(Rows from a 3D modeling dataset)
# # # #

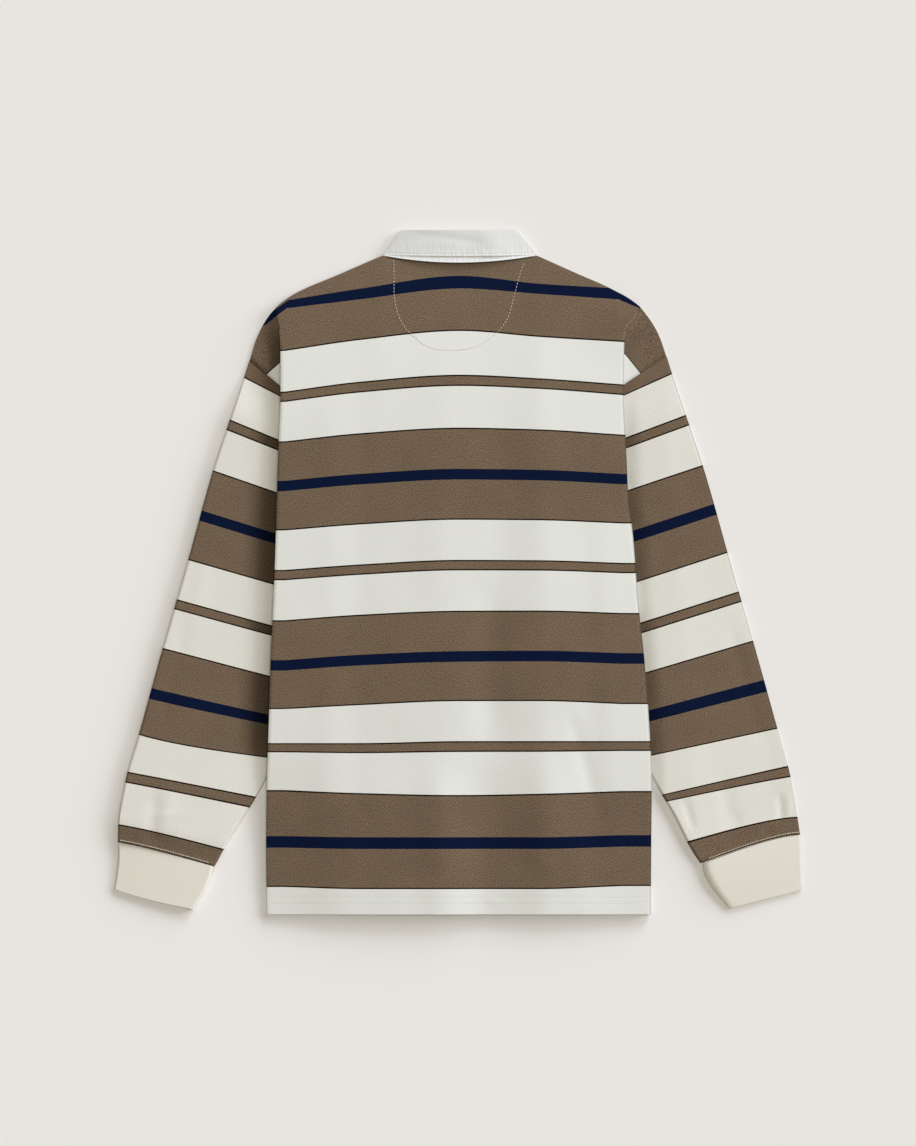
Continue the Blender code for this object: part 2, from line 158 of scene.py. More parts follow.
# ---- stripes: widths of one repeat down the cloth, and where they lie on the body
stripes = {
    "repeat": (("navy", 11), ("brown", 45), ("white", 43.5), ("brown", 12), ("white", 43.5), ("brown", 45)),
    # height of each change of colour on the centre line, from the navy at the shoulders down
    "centre": (323.9, 310.7, 263.6, 216, 203.4, 158.1, 112.5, 101.6, 57.1, 13.5, 1.7, -42.1, -86.8, -97.7,
        -141.3, -184.7, -196.9, -243.7, -290.4, -302.5, -347),
    # how much lower the same stripe lies away from the centre line
    "across": (-189.4, -107.3, 2.2, 89.8, 179.6),
    "sag": (("height", "leftEdge", "leftHalf", "centre", "rightHalf", "rightEdge"),
        (323.9, 27.4, 14.2, 0, 8.8, 14), (310.7, 21.9, 12, 0, 6, 12.2), (263.6, 21.9, 9.9, 0, 6.6, 12),
        (203.4, 17.5, 7.2, 0, 3.3, 9.9), (112.5, 13.1, 5.5, 0, 1.1, 5.5), (12.9, 11, 5, 0, 0.4, 3.3),
        (-86.8, 9.9, 4, 0, -0.5, 2.2), (-141.5, 8.8, 4.4, 0, 0, 3.3), (-185.3, 2.2, 2.2, 0, 0, 0),
        (-244.4, -5.5, -2.2, 0, -1.5, -4.4), (-290.4, -1.1, 0, 0, 0, -2.2), (-347.4, -2.2, 0, 0, 0, -3.3)),
}
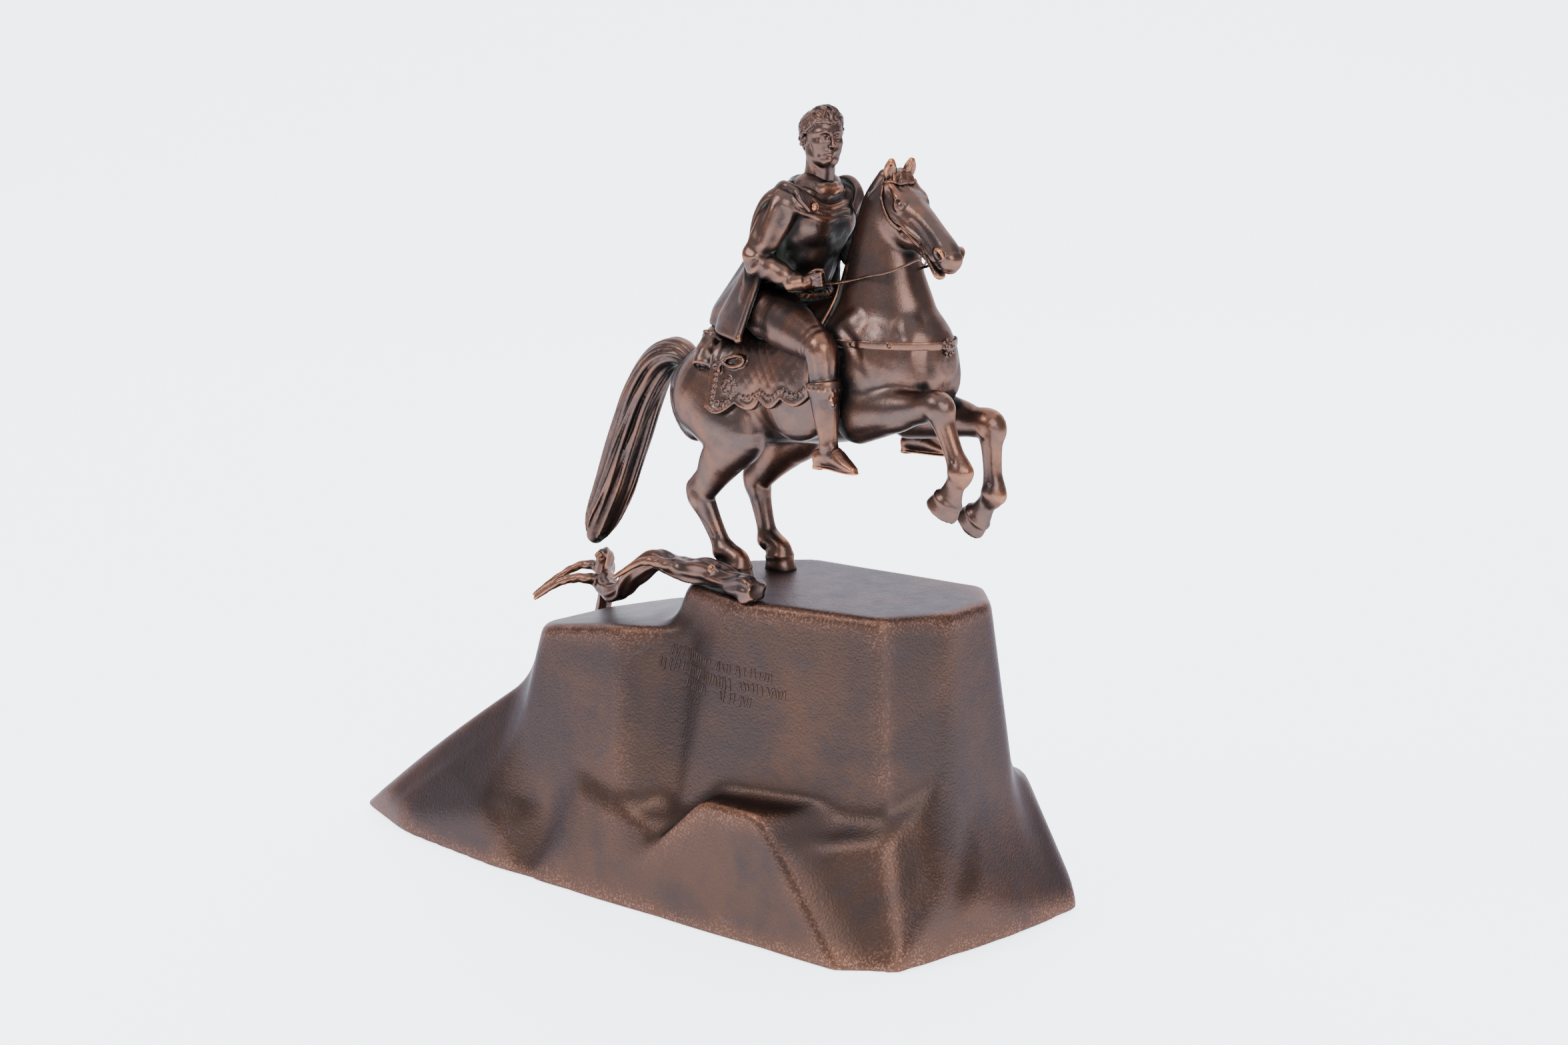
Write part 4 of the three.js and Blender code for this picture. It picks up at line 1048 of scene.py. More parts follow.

# # # #

• _Job_:
Using the listing above, reproduce each line without omission.

• _Answer_:
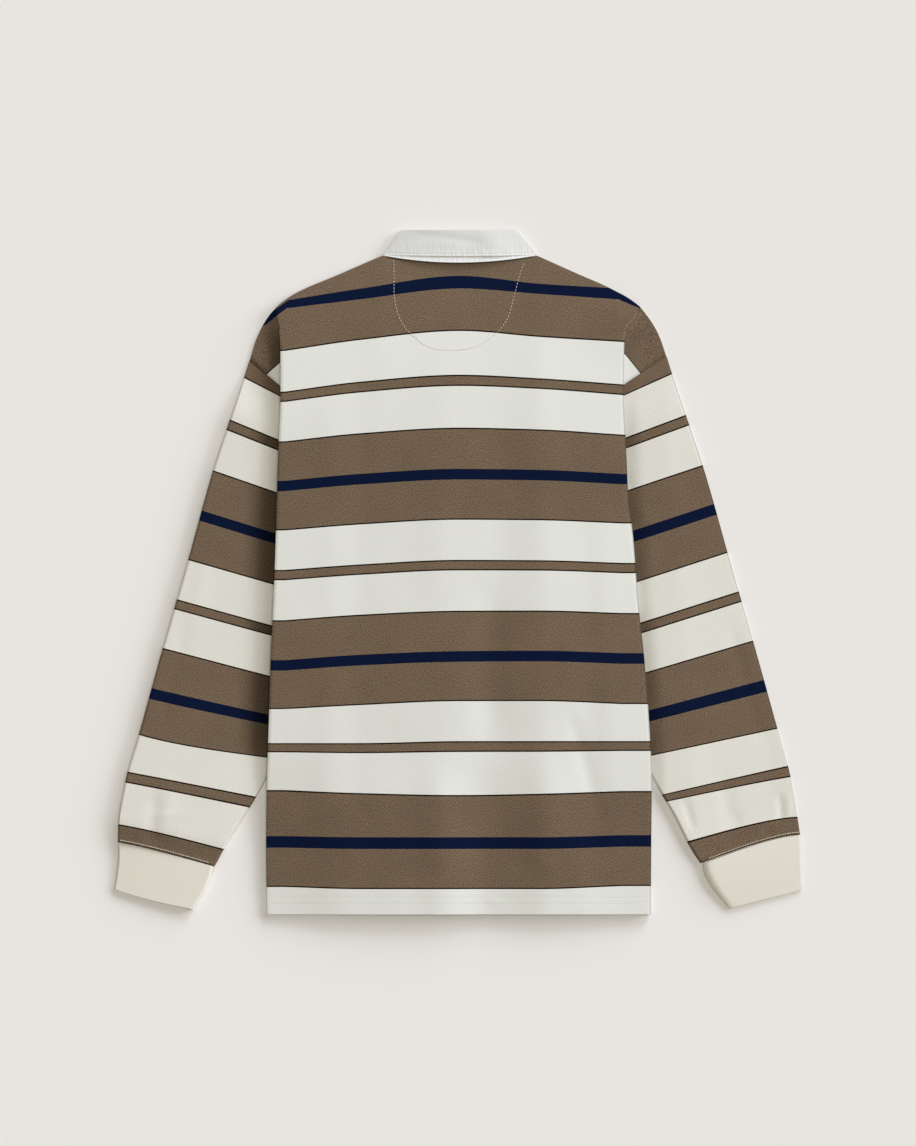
Continue the Blender code for this object: part 2, from line 158 of scene.py. More parts follow.
# ---- stripes: widths of one repeat down the cloth, and where they lie on the body
stripes = {
    "repeat": (("navy", 11), ("brown", 45), ("white", 43.5), ("brown", 12), ("white", 43.5), ("brown", 45)),
    # height of each change of colour on the centre line, from the navy at the shoulders down
    "centre": (323.9, 310.7, 263.6, 216, 203.4, 158.1, 112.5, 101.6, 57.1, 13.5, 1.7, -42.1, -86.8, -97.7,
        -141.3, -184.7, -196.9, -243.7, -290.4, -302.5, -347),
    # how much lower the same stripe lies away from the centre line
    "across": (-189.4, -107.3, 2.2, 89.8, 179.6),
    "sag": (("height", "leftEdge", "leftHalf", "centre", "rightHalf", "rightEdge"),
        (323.9, 27.4, 14.2, 0, 8.8, 14), (310.7, 21.9, 12, 0, 6, 12.2), (263.6, 21.9, 9.9, 0, 6.6, 12),
        (203.4, 17.5, 7.2, 0, 3.3, 9.9), (112.5, 13.1, 5.5, 0, 1.1, 5.5), (12.9, 11, 5, 0, 0.4, 3.3),
        (-86.8, 9.9, 4, 0, -0.5, 2.2), (-141.5, 8.8, 4.4, 0, 0, 3.3), (-185.3, 2.2, 2.2, 0, 0, 0),
        (-244.4, -5.5, -2.2, 0, -1.5, -4.4), (-290.4, -1.1, 0, 0, 0, -2.2), (-347.4, -2.2, 0, 0, 0, -3.3)),
}
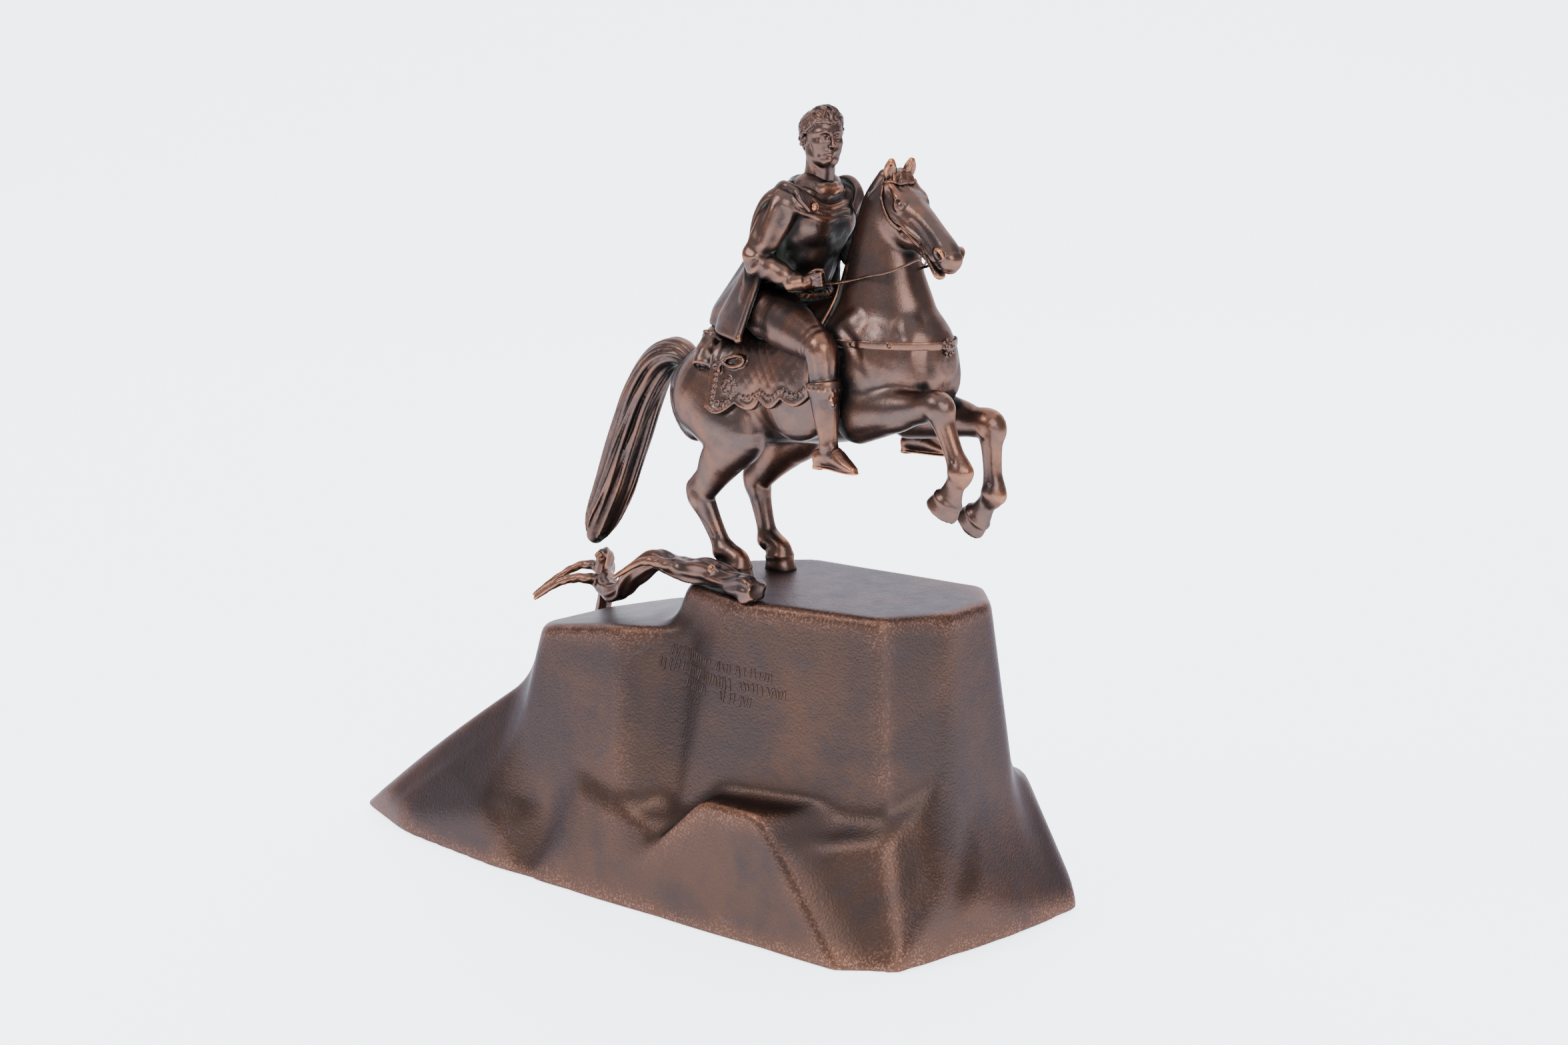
Write part 4 of the three.js and Blender code for this picture. It picks up at line 1048 of scene.py. More parts follow.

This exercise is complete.